The Verdict: Who Won 2024?

Best for Competitive Progression

Pick The War Within. Between a tightly tuned first raid tier, the Mythic+ treadmill, and buildcraft with Hero Talents, WoW gives you a clear ladder to climb every week. The ecosystem around it, logs, add-ons, race events, makes improvement addictive and measurable.

Best for Story-First and Casual Play

Choose Dawntrail. The MSQ flow, Duty Support, and Xbox availability mean you can enjoy the ride without social pressure. The graphics update makes Eorzea feel new again, and the job roster is welcoming if you’re swapping roles.

Our Overall Winner

For 2024, the edge goes to Final Fantasy XIV: Dawntrail.
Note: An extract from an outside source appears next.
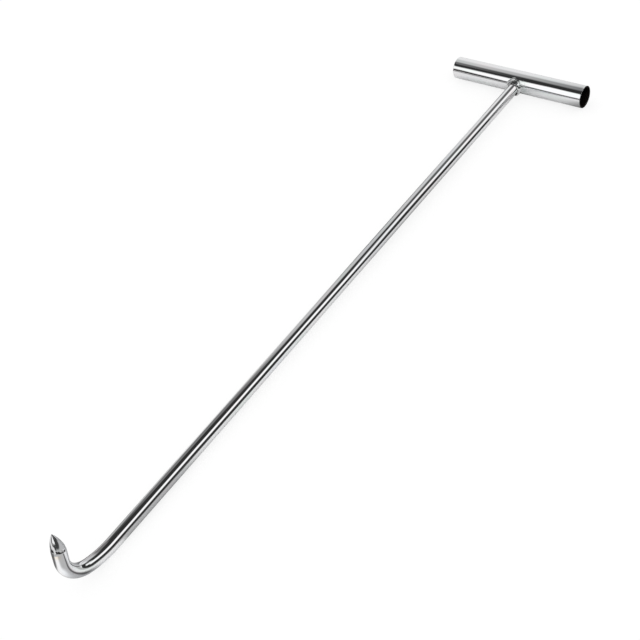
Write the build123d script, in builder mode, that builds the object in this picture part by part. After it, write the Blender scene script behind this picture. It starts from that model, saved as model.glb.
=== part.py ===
from build123d import *
from math import asin, atan2, cos, hypot, radians, sin, sqrt, tan
import os

# Manhole cover lifter: a tube handle, a long round bar with a bent and pointed hook, and the weld
# between them. Millimetres, +Z up. It lies as on a floor, with its hook's point up. The origin is
# the middle of the handle, +X runs along the handle and the bar runs towards -Y.

# Handle tube
handle_diameter = 23.2
handle_wall = 1.6
handle_length = 153.0
handle_deburr = 0.3

# Bar and its two bends, along and about the bar's centre line
bar_diameter = 12.0
shaft_length = 645.0
easing_radius = 72.0
easing_angle = 21.0
crook_radius = 24.2
crook_angle = 83.0
nose_length = 12.5

# Ground point: how far its axis leans outwards from the nose's, and its flank turns in at the root
point_length = 19.0
point_lean = 5.5
point_turn_in = 7.5
point_tip_radius = 0.6

# Weld bead: its leg on the tube and on the bar, how deep each ripple's centre lies in the metal,
# the ripples in one turn, and how much their legs vary
weld_leg = 3.6
weld_sink = 2.0
weld_ripples = 24
weld_unevenness = 0.3

# The two lumps where the weld was stopped, under the bar: the angle round the bar, the distance of
# the centre from the handle's surface, and the radius
weld_stop_angles = (-44.0, -30.0)
weld_stop_distances = (3.0, 5.6)
weld_stop_radii = (3.0, 2.0)
weld_stop_sink = 0.8

handle_radius = handle_diameter / 2
bore_radius = handle_radius - handle_wall
bar_radius = bar_diameter / 2

# The bar leans down by the angle at which the handle and the start of the bend both touch the floor
bar_lean = atan2(easing_radius, shaft_length) + asin(
    (handle_radius - bar_radius - easing_radius) / hypot(shaft_length, easing_radius)
)
hook_plane = Plane(
    origin=(0, 0, 0),
    x_dir=(0, -cos(bar_lean), -sin(bar_lean)),
    z_dir=(-1, 0, 0),
)


def round_the_bar(angle, radius, out):
    """A point at an angle and radius round the bar's axis, and a distance out from the handle's axis."""
    across = radius * cos(radians(angle))
    up = radius * sin(radians(angle))
    return hook_plane.from_local_coords((out, up, -across))


def seam_point(angle, sink):
    """A point of the seam between bar and handle, at an angle round the bar, sunk into both."""
    radius = bar_radius - sink
    out = sqrt((handle_radius - sink) ** 2 - (radius * sin(radians(angle))) ** 2)
    return round_the_bar(angle, radius, out)


# Handle tube, with its cut ends deburred inside and out
with BuildPart() as handle_tube:
    with BuildSketch(Plane.YZ):
        Circle(handle_radius)
        Circle(bore_radius, mode=Mode.SUBTRACT)
    extrude(amount=handle_length / 2, both=True)
    chamfer(handle_tube.edges().filter_by(GeomType.CIRCLE), length=handle_deburr)
handle_tube.part.label = "handle_tube"

# The tube's outside as a solid round, to which the bar and the weld are coped
with BuildPart() as handle_envelope:
    with BuildSketch(Plane.YZ):
        Circle(handle_radius)
    extrude(amount=handle_length / 2, both=True)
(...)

Here’s why. Dawntrail broadened access in tangible ways (Xbox, Duty Support expansion), refreshed the entire game’s look, and delivered a confident, if lighter, story that most of you praised by the end. Its monetization stayed the course, and its day-to-day loop respected your time. The War Within is excellent, arguably WoW’s most player-friendly foundation in years, but Dawntrail moved the needle for more kinds of players and felt like a generational step forward.

Conclusion

So, WoW: The War Within vs. FFXIV: Dawntrail, who won 2024? If you chase parses, love a weekly climb, and want that high-stakes race energy, you’ll be happiest in Azeroth. If you want a beautiful world, story-led play, and a steady, respectful progression path, Tural is calling. Either way, you’re walking into a great year for MMOs. And if you can swing it, sample both: clear Dawntrail’s MSQ at your pace, then jump into WoW’s Delves and Mythic+ for a different flavor of mastery. Not a bad problem to have.